The 10 Design Theses of Dieter Rams

Published on March 25, 2008 (↻ August 24, 2023), filed under (RSS feed for all categories).

Moving up industrial design on my agenda and studying the work of German top designer Dieter Rams (who was responsible for the great design of Braun products for about 30 years), I deemed it useful to republish his design theses:

  1. Good design is innovative.
  2. Good design makes a product useful.
  3. Good design is aesthetic.
  4. Good design makes a product understandable.
  5. Good design is unobtrusive.
  6. Good design is honest.
  7. Good design has longevity.
  8. Good design is consequent down to the last detail.
  9. Good design is environmentally friendly.
  10. Good design is as little design as possible.
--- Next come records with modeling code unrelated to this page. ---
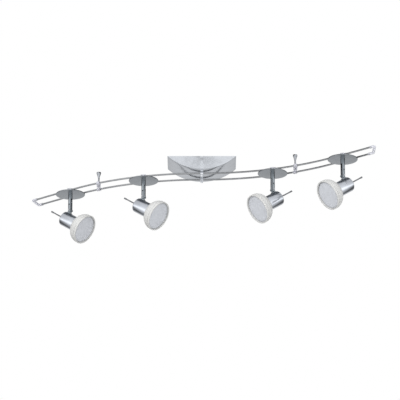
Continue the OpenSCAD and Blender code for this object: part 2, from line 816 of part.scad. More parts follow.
// Shade: a frosted bowl on the barrel's mouth, with a thicker rim that seats the front glass
module shade(i) {
    first = barrel_len + 0.5;
    outer = [for (k = [0:bowl_steps]) let (x = neck_x + (bowl_end - neck_x) * sin(90 * k / bowl_steps))
        [x, bowl_r(x)]];
    lip_x = lens_back - gap - seat_lip;
    inner = [for (k = [0:bowl_steps]) let (x = first + (lip_x - first) * sin(90 * k / bowl_steps))
        [x, min(bowl_r(min(x, bowl_end)) - bowl_wall, lens_r)]];
    color([0.90, 0.89, 0.86, 0.9])
        in_head(i)
            revolve(concat(
                [[neck_x, barrel_r + fit]], outer, [[rim_x, rim_r], [rim_x, rim_r - rim_wall]],
                [[lens_back - gap, rim_r - rim_wall], [lens_back - gap, lens_r - seat_lip],
                 [lip_x, lens_r - seat_lip]],
                [for (k = [bowl_steps:-1:0]) inner[k]],
                [[first, barrel_r + fit]]));
}

module lens(i) {
    color([0.72, 0.72, 0.78, 0.9])
        in_head(i)
            translate([lens_back, 0, 0]) rotate([0, 90, 0]) cylinder(r = lens_r, h = lens_t, $fn = 128);
}

// Aiming rod: the handle that turns the lamp without touching the hot shade
module aim_rod(i) {
    r = aim_d / 2;
    color([0.35, 0.36, 0.38])
        in_head(i)
            revolve([[aim_grip, 0], [aim_grip, r], [0, r], [0, aim_collar_r], [-2, aim_collar_r], [-2.5, r],
                     [8 - aim_len, r],
                     [7.5 - aim_len, r + 0.5], [0.6 - aim_len, r + 0.5], [-aim_len, r], [-aim_len, 0]]);
}

ceiling_bracket();
canopy();
canopy_screws();
transformer();
terminal_block();
terminal_screws();
canopy_leads();
feed_posts();
feed_bushes();
feed_clamps();
feed_knobs();
front_rod();
rear_rod();
left_end_cap();
right_end_cap();
left_standoff();
right_standoff();
standoff_clips();
rod_saddles();
saddle_screws();
for (i = [1:4]) {
    carrier_disc(i);
    stem(i);
    swivel_fasteners(i);
    tilt_tongue(i);
    barrel(i);
    lampholder(i);
    bulb(i);
    shade(i);
    lens(i);
    aim_rod(i);
}
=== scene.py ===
import json
import math

import bmesh
import bpy
from bpy.props import FloatProperty, FloatVectorProperty, IntProperty, PointerProperty
from mathutils import Matrix, Vector


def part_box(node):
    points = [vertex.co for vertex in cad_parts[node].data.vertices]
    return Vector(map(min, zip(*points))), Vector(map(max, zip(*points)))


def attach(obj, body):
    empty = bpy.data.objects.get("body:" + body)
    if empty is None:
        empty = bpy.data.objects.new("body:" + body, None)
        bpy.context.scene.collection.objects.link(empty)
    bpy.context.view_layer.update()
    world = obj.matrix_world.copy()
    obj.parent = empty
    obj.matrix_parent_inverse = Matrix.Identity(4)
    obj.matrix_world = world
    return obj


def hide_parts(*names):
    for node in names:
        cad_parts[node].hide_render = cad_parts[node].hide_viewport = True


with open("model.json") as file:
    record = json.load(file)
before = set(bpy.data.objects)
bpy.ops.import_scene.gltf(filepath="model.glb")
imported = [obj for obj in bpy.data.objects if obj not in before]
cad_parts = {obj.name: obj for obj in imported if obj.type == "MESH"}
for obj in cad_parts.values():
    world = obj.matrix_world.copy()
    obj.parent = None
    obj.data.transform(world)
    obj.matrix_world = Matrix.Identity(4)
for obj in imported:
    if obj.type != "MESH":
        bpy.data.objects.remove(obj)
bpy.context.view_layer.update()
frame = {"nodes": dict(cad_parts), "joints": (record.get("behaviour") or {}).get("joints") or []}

bl_info = {
    "name": "Rail Spotlight",
    "version": (1, 0, 0),
    "blender": (4, 5, 0),
    "location": "View3D > Sidebar > Rail Light",
    "description": "Builds the visible pieces of a two-rod ceiling rail light round its frame",
    "category": "Add Mesh",
}

JOINTS = {joint["name"]: joint for joint in frame["joints"]}
LAMPS = (1, 2, 3, 4)
TINY = 1e-6
WELD = 5e-6                         # how near the corners of a frame node's triangles are merged
FLAT_ANGLE = math.radians(0.6)      # below it two faces are one
SMOOTH_ANGLE = math.radians(33)     # below it an edge is shaded smooth
SOFT_ANGLE = math.radians(38)       # above it an edge is softened


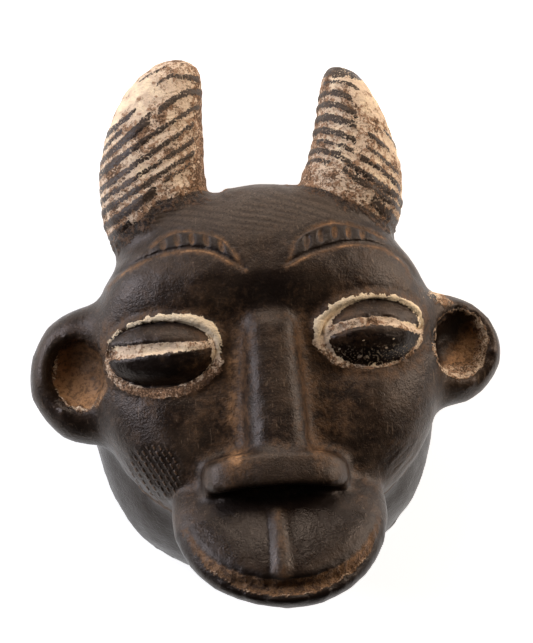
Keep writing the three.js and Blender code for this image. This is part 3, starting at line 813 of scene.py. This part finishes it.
def dust_nose(skin):
    """Dust down the sides of the nose and over its bar. Painted shade darkens the nose's edges and
    the middle of the bar's face, and painted shadow lies along and under the bar's lower edge.
    """
    on_face, on_lip, on_bar = [skin.z > LOWEST[part] for part in ("face", "lip", "bar")]
    for side in (-1, 1):
        flank = hump(skin.x, side * (9.6 + (10 - skin.y) * 0.07), 4.5)
        flank *= ramp(skin.y, 24, 6) * ramp(skin.y, -36, -26) * (skin.z > 38)
        skin.dust((0.76 - 0.08 * side) * flank)
    nose = ramp(skin.y, 18, 10) * ramp(skin.y, -27, -22) * on_bar
    # Painted shade darkens the nose's edges, dimming their highlights.
    skin.blacken(0.8 * hump(np.abs(skin.x - 0.4), 6.2, 2.4) * nose)

    across = (skin.x - NOSE_BAR["x"]) / NOSE_BAR["half"]
    edge = skin.y - NOSE_BAR["top"] + NOSE_BAR["drop"] * across ** 2
    across = np.abs(across)
    skin.dust(0.42 * hump(edge, 1.4, 2.0) * ramp(across, 1.12, 0.98) * on_lip)
    skin.dust(0.42 * hump(edge, -5.0, 6.0) * hump(across, 1.16, 0.16) * on_face)
    # A painted shadow along the bar's lower edge.
    skin.blacken(0.8 * hump(edge, -10.6, 1.6) * ramp(across, 1.2, 1.0) * on_bar)
    # Painted shade darkens the middle of the bar's face.
    face = ramp(edge, -2.0, -4.0) * ramp(edge, -12, -9) * ramp(across, 0.9, 0.4)
    skin.blacken(0.45 * face * on_bar)
    # A painted shadow under the bar, in the pocket above the lip.
    painted_shadow_under_bar = ramp(edge, -10.5, -12.5) * ramp(edge, -22, -15) * ramp(across, 1.0, 0.7)
    skin.blacken(0.95 * painted_shadow_under_bar * on_face)


def settle_dust(skin, edges):
    """Dust in every hollow and over the middle of the face, painted shade on the jaw, and partly
    painted shade between the brows. Ridges are rubbed smooth.
    """
    on_face, sideways = skin.z > LOWEST["face"], np.abs(skin.x)
    # A thin veil lies between the eyes and the nose.
    veil = hump(sideways, 15, 12) * ramp(skin.y, -32, -16) * ramp(skin.y, 28, 14)
    skin.dust(0.46 * veil * on_face)
    # The jaw behind the cheeks is darkened as painted shade, and the dip between the brows is
    # near-black, partly dark patina and partly painted shade.
    skin.blacken(0.8 * ramp(skin.z, 38, 24) * ramp(skin.y, -14, -24) * ramp(sideways, 12, 24))
    skin.blacken(0.88 * hump(skin.x, 0, 17) * hump(skin.y, 21, 7.5) * on_face)
    hollow = ((relaxed(skin.points, edges, HOLLOWING) - skin.points) * skin.normals).sum(1)
    skin.dust(0.4 * ramp(hollow, 0.1, 0.8) * skin.front)
    skin.ochre = np.clip(skin.ochre * (0.92 + 0.35 * skin.slow + 0.15 * skin.quick), 0, 1)
    skin.polish = np.clip(skin.polish + 0.35 * ramp(-hollow, 0.03, 0.35), 0, 1)
    crown = ramp(skin.y, 33, 43) * ramp(sideways, 36, 22) * (skin.z > LOWEST["ear"])
    skin.dry = np.maximum(skin.dry, crown * (1 - skin.crust) * (0.8 + 0.2 * skin.slow))


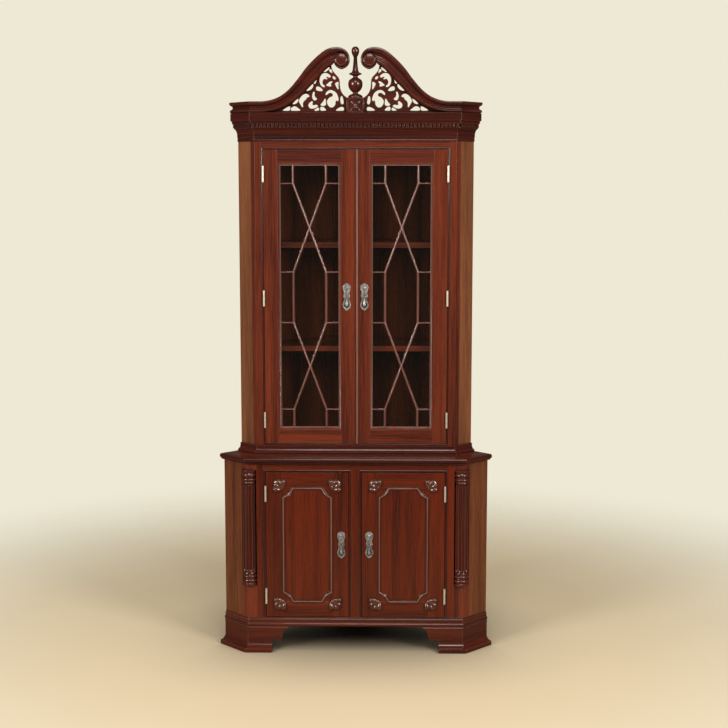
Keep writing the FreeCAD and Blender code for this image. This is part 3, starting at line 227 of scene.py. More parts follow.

I really like these “commandments,” as they’re sometimes referred to. They might remind of Edward Tufte’s work on information design and “data honesty,” they might also—hi, grandiosity—remind of my own definition of design, that good design needs to be durable, and that our industry suffers from bad design since we’re often dealing with decoration instead.

Design history and research of good design confirm that great designers rarely just ornament but focus on usefulness and usability. And making a product useful and usable never meant that it shouldn’t be appealing. This still is, and will always be, one of the key lessons up-and-coming designers need to learn. Which includes our industry with their web and application designers.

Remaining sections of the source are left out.